Или это – сознательно? Бессознательный страх страдания? Тогда вспомни его Leid, [318] звук этого слова, и перенеси его и на меня, после такой потери ничем не уязвимой, кроме еще – такой. Т<о> е<сть> – не бойся молчать, не бойся писать, все это раз и, пока жив, неважно.
Дошло ли описание его погребения. [319] Немножко узнала о его смерти: умер утром, пишут – будто бы тихо, без слов, трижды вздохнув, будто бы не зная, что умирает (поверю!). Скоро увижусь с русской, бывшей два последних месяца его секретарем. Да! Две недели спустя получила от него подарок – немецкую Мифологию 1875 г. – год его рождения. Последняя книга, которую он читал, была Paul Valéry. [320] (Вспомни мой сон.)
–
Живу в страшной тесноте, две семьи в одной квартире, общая кухня, втроем в комнате, никогда не бываю одна, страдаю.
–
Кто из русских поэтов (у нас их нет) пожалел о нем? Передал ли мой привет автору Гренады? (Имя забыла.)
Да, новая песня
и новая жисть.
Не надо, ребята,
о песнях тужить.
Не надо, не надо,
не надо, друзья!
Гренада, Гренада, Гренада моя. [321]
Версты эмигрантская печать безумно травит. Многие не подают руки. (Х<одасевич> [322] первый.) Если любопытно, напишу пространнее.
В этом письме Цветаева впервые рассказывает о поэме «Попытка комнаты», упоминания о которой рассыпаны в ее летних письмах. Поэма была послана Пастернаку в следующем письме и получена 20 февраля. Через два дня Пастернак писал Цветаевой, что узнал в этой вещи конкретные детали их весенней переписки.
Кончина Рильке была для Цветаевой отсроченным итогом «невстречи» с ним. Сознание того, что Рильке не хочет с нею встретиться, сменилось роковой невозможностью свидания. « – Я никогда его не видела, и для меня эта потеря – в духе (есть ли такие?)… Потеря Савойи с ним – куда никогда не поеду, провалившейся 31 декабря со всеми Альпами – сквозь землю», – писала Цветаева через две недели после его смерти Е. Черносвитовой, благодаря ее за присылку «Мифологии», которую Рильке купил ей по ее просьбе и не отослал. Тут же она интересовалась, дошли ли ее последние письма и открытка, на которые Рильке не ответил, и не упоминал ли он ее имени и по какому поводу . [323]

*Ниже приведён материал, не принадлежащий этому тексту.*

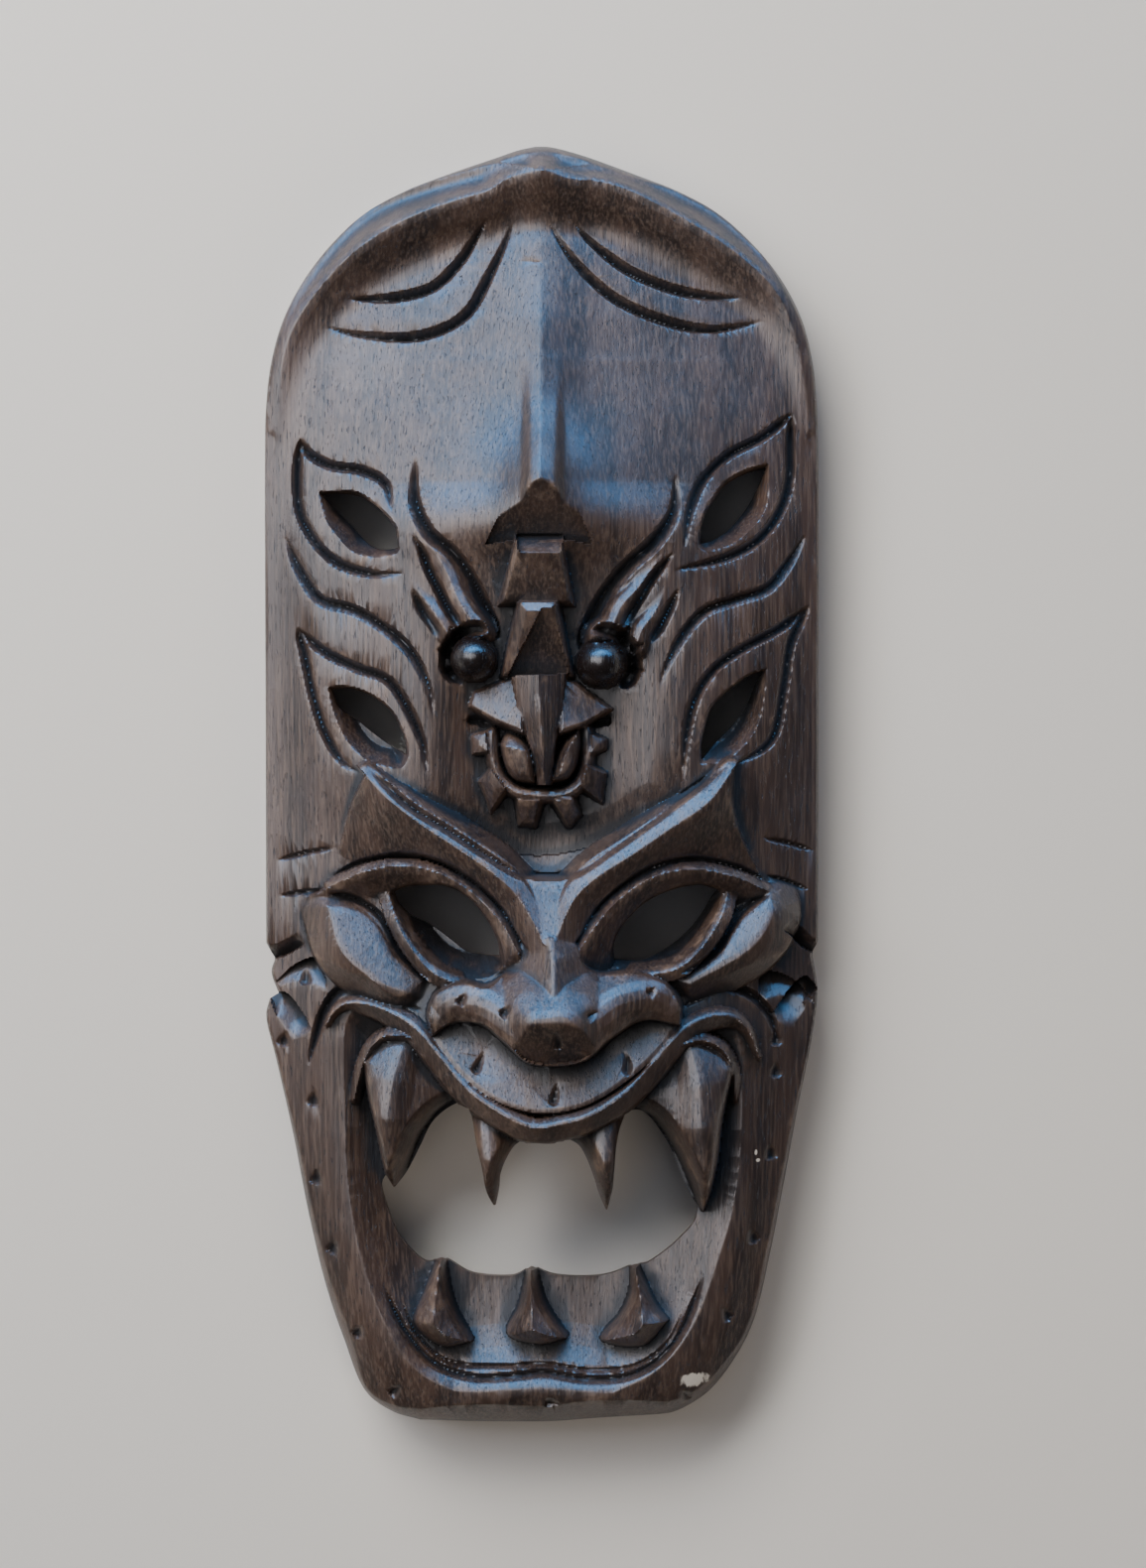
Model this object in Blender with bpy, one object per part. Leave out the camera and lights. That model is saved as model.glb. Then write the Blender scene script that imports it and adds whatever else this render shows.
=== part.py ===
# A carved wooden mask: a tall demon face with a horned dragon on its forehead, hollowed from behind.
# It lies on its back rim: +Z is the way the face looks, +Y its top, the origin under the middle of it.
import bmesh
import bpy
import numpy as np

NAME = "ifugao mask"

# driving sizes, in metres
LENGTH = 0.360
WIDTH = 0.156
DEPTH = 0.055
RIM = 0.010
WALL = 0.011
THIN = 0.003

# the carving is drawn in 360ths of the length, 156ths of the width and 55ths of the depth
LONG = LENGTH / 360
BROAD = WIDTH / 156
DEEP = DEPTH / 55

# spacing of the carved surface, and how many triangles are kept of it
GRAIN = 0.8
TRIANGLES = 9400

TILE = 10.0
WALL_FOOT = 1.3


def smooth(t):
    t = np.clip(t, 0.0, 1.0)
    return t * t * (3.0 - 2.0 * t)


def curve(*points, gap=0.5):
    """A smooth line through the points, as closely spaced points."""
    p = np.array(points, float)
    p = np.vstack([2 * p[0] - p[1], p, 2 * p[-1] - p[-2]])
    line = []
    for a, b, c, d in zip(p, p[1:], p[2:], p[3:]):
        k0, k1, k2 = (max(np.linalg.norm(v), 1e-6) ** 0.5 for v in (b - a, c - b, d - c))
        m1 = (c - b) + k1 * ((b - a) / k0 - (c - a) / (k0 + k1))
        m2 = (c - b) + k1 * ((d - c) / k2 - (d - b) / (k1 + k2))
        count = int(np.ceil(np.linalg.norm(c - b) / gap))
        t = np.arange(count)[:, None] / count
        line.append(b + t * (m1 + t * (3 * (c - b) - 2 * m1 - m2 + t * (2 * (b - c) + m1 + m2))))
    return np.vstack(line + [p[-2]])


def loop(*sides):
    """Smooth lines joined end to end at corners into a closed outline."""
    return np.vstack([curve(*side)[:-1] for side in sides])


def nearest(x, y, line, closed=False):
    """Distance, share of the way along and side (+1 on the left of travel) of a line's nearest point."""
    a = line
    b = np.roll(line, -1, axis=0)
    if not closed:
        a, b = a[:-1], b[:-1]
    d = b - a
    length = np.hypot(d[:, 0], d[:, 1])
    start = np.concatenate([[0], np.cumsum(length)])
    middle = 0.5 * (a + b)
    dist, share, side = np.empty((3, len(x)))
    tile = np.floor(x / TILE).astype(int) * 1000 + np.floor(y / TILE).astype(int)
    order = np.argsort(tile, kind="stable")
    cuts = np.flatnonzero(np.diff(tile[order])) + 1
    for i in np.split(order, cuts):
        if not len(i):
            continue
        cx, cy = x[i].mean(), y[i].mean()
        away = np.hypot(middle[:, 0] - cx, middle[:, 1] - cy) - 0.5 * length
        k = np.flatnonzero(away < (away + length).min() + 1.5 * TILE)
        px, py = x[i, None] - a[k, 0], y[i, None] - a[k, 1]
        dx, dy = d[k, 0], d[k, 1]
        t = np.clip((px * dx + py * dy) / length[k] ** 2, 0, 1)
        ex, ey = px - t * dx, py - t * dy
        sq = ex * ex + ey * ey
        best = sq.argmin(axis=1)
        rows = np.arange(len(i))
        dist[i] = np.sqrt(sq[rows, best])
        share[i] = (start[k[best]] + t[rows, best] * length[k[best]]) / start[-1]
        side[i] = np.sign(dx[best] * py[rows, best] - dy[best] * px[rows, best])
    return dist, share, side


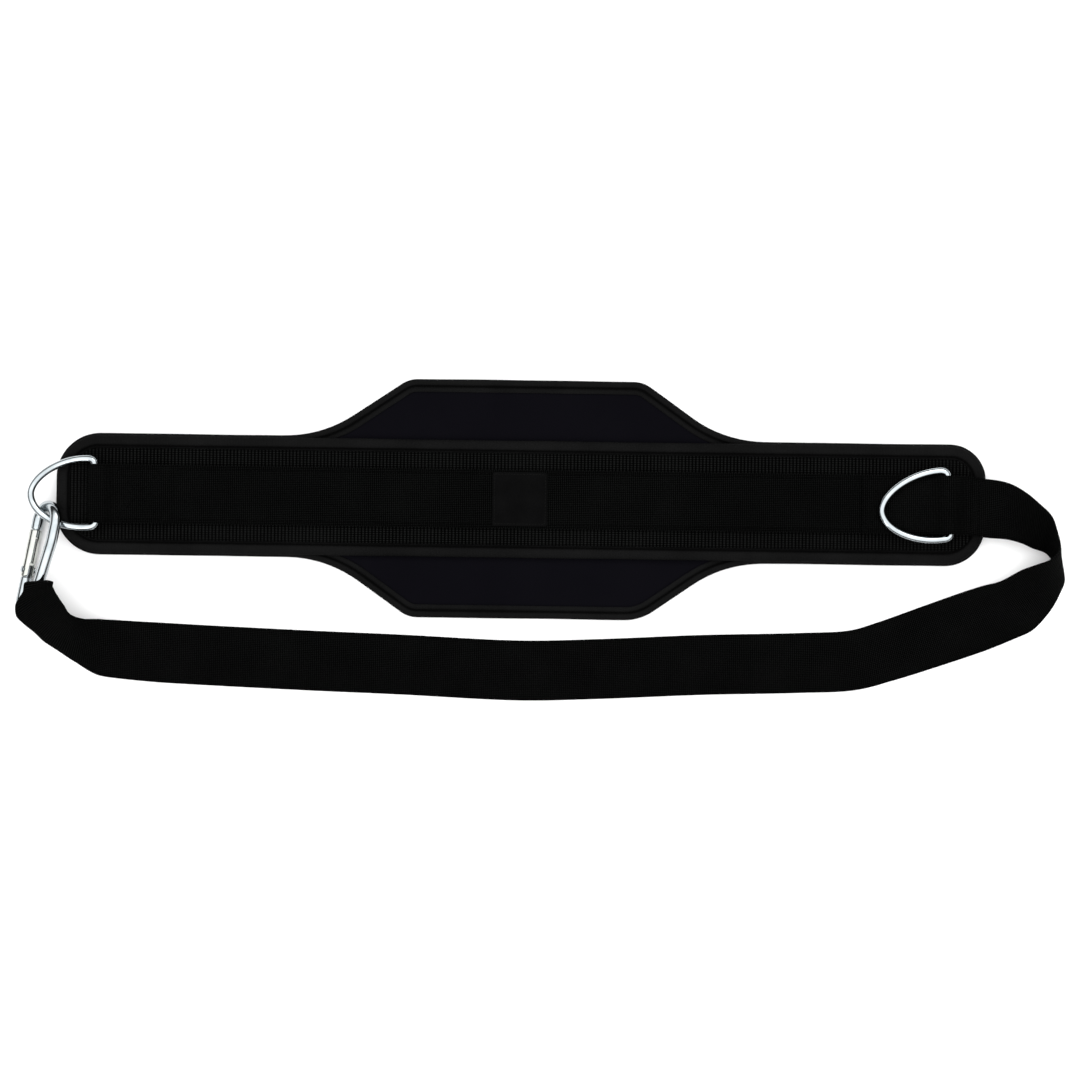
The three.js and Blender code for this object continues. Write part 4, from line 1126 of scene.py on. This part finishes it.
# Floor, lights and view
FLOOR_HALF, FLOOR_DROP = 3.0, -0.0002
FLOOR_DARK, FLOOR_LIGHT, FLOOR_CLOUD_SCALE = grey(0.93), grey(0.95), 3.0
floor_mesh = bpy.data.meshes.new("floor")
floor_plan = ((-1, -1), (1, -1), (1, 1), (-1, 1))
floor_corners = [(x * FLOOR_HALF, y * FLOOR_HALF, FLOOR_DROP) for x, y in floor_plan]
floor_mesh.from_pydata(floor_corners, [], [(0, 1, 2, 3)])
floor_material, floor_tree, floor_shader = surface("floor_paper", roughness=0.9, specular=0.1)
floor_cloud = noise_node(floor_tree, object_place(floor_tree), FLOOR_CLOUD_SCALE)
floor_tint = colour_mix(floor_tree, floor_cloud, FLOOR_DARK, FLOOR_LIGHT)
floor_tree.links.new(floor_tint, floor_shader.inputs["Base Color"])
floor_mesh.materials.append(floor_material)
floor = added("floor", floor_mesh)


LIGHT_TARGET = (0.0, -0.03, 0.0)


def area_light(name, place, size, power):
    data = bpy.data.lights.new(name, "AREA")
    data.shape = "RECTANGLE"
    data.size, data.size_y = size
    data.energy = power
    light = added(name, data)
    light.location = place
    light.rotation_euler = (Vector(LIGHT_TARGET) - Vector(place)).to_track_quat("-Z", "Y").to_euler()


area_light("key", place=(0.5, 1.5, 1.7), size=(1.6, 0.7), power=14.0)
area_light("fill", place=(-1.1, -1.5, 1.5), size=(0.35, 1.6), power=8.0)
# A bright ceiling over dark walls, which the wires reflect as streaks and dark lines
WALL_LIGHT, CEILING_LIGHT = 0.05, 2.4
WALL_TOP, CEILING_START = 0.3, 0.85
world = bpy.data.worlds.new("studio")
world.use_nodes = True
sky = world.node_tree
direction = node(sky, "ShaderNodeTexCoord").outputs["Generated"]
sky_height = node(sky, "ShaderNodeSeparateXYZ", {0: direction}).outputs["Z"]
sky_range = {"Value": sky_height, "From Min": WALL_TOP, "From Max": CEILING_START}
sky_range.update({"To Min": WALL_LIGHT, "To Max": CEILING_LIGHT})
ceiling = node(sky, "ShaderNodeMapRange", sky_range, interpolation_type="SMOOTHSTEP")
background = sky.nodes["Background"]
background.inputs["Color"].default_value = (1.0, 1.0, 1.0, 1.0)
sky.links.new(ceiling.outputs[0], background.inputs["Strength"])
bpy.context.scene.world = world
bpy.context.scene.view_settings.view_transform = "Standard"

В то же время смерть Рильке Цветаева трактует как право и даже «собственноручный приказ» на их союз с Пастернаком. Вспоминая весну, когда она «отвела» приезд Пастернака к ней, она пишет: «Я тебя никогда не звала, теперь время».
Свою былую размолвку, «разминовение» она объясняет просто и лаконично: «Видишь, Борис, втроем в живых, все равно бы ничего не вышло». Пастернак подчеркнул вьюном это «втроем», проверяя сделанную в 1944 году А. Крученых машинописную копию. Такая трактовка отношений давала ему понимание обстоятельств лета 1926 года, когда он оказался вне переписки с Рильке.
В своем письме к Цветаевой Пастернак сопоставил имена Рильке и Маяковского как вехи жизненных событий. Для него это было естественным, в этот ряд попадала у него «Поэма Конца». «Так волновали меня только Скрябин, Рильке, Маяковский, Коген», – писал он о Поэме весной 1926 года сестре. Это перечисление затем отразилось в главах «Охранной грамоты». В феврале 1927 года Цветаева усмотрела в этом кощунство, «иерархическое несоответствие», но потом, в статье 1932 года «Поэт и время» оно перерастает в полноправное противостояние Рильке и Маяковского в их отношении ко времени. Оба имени соединены показательностью для своего времени, «своевременностью» и необходимостью ему.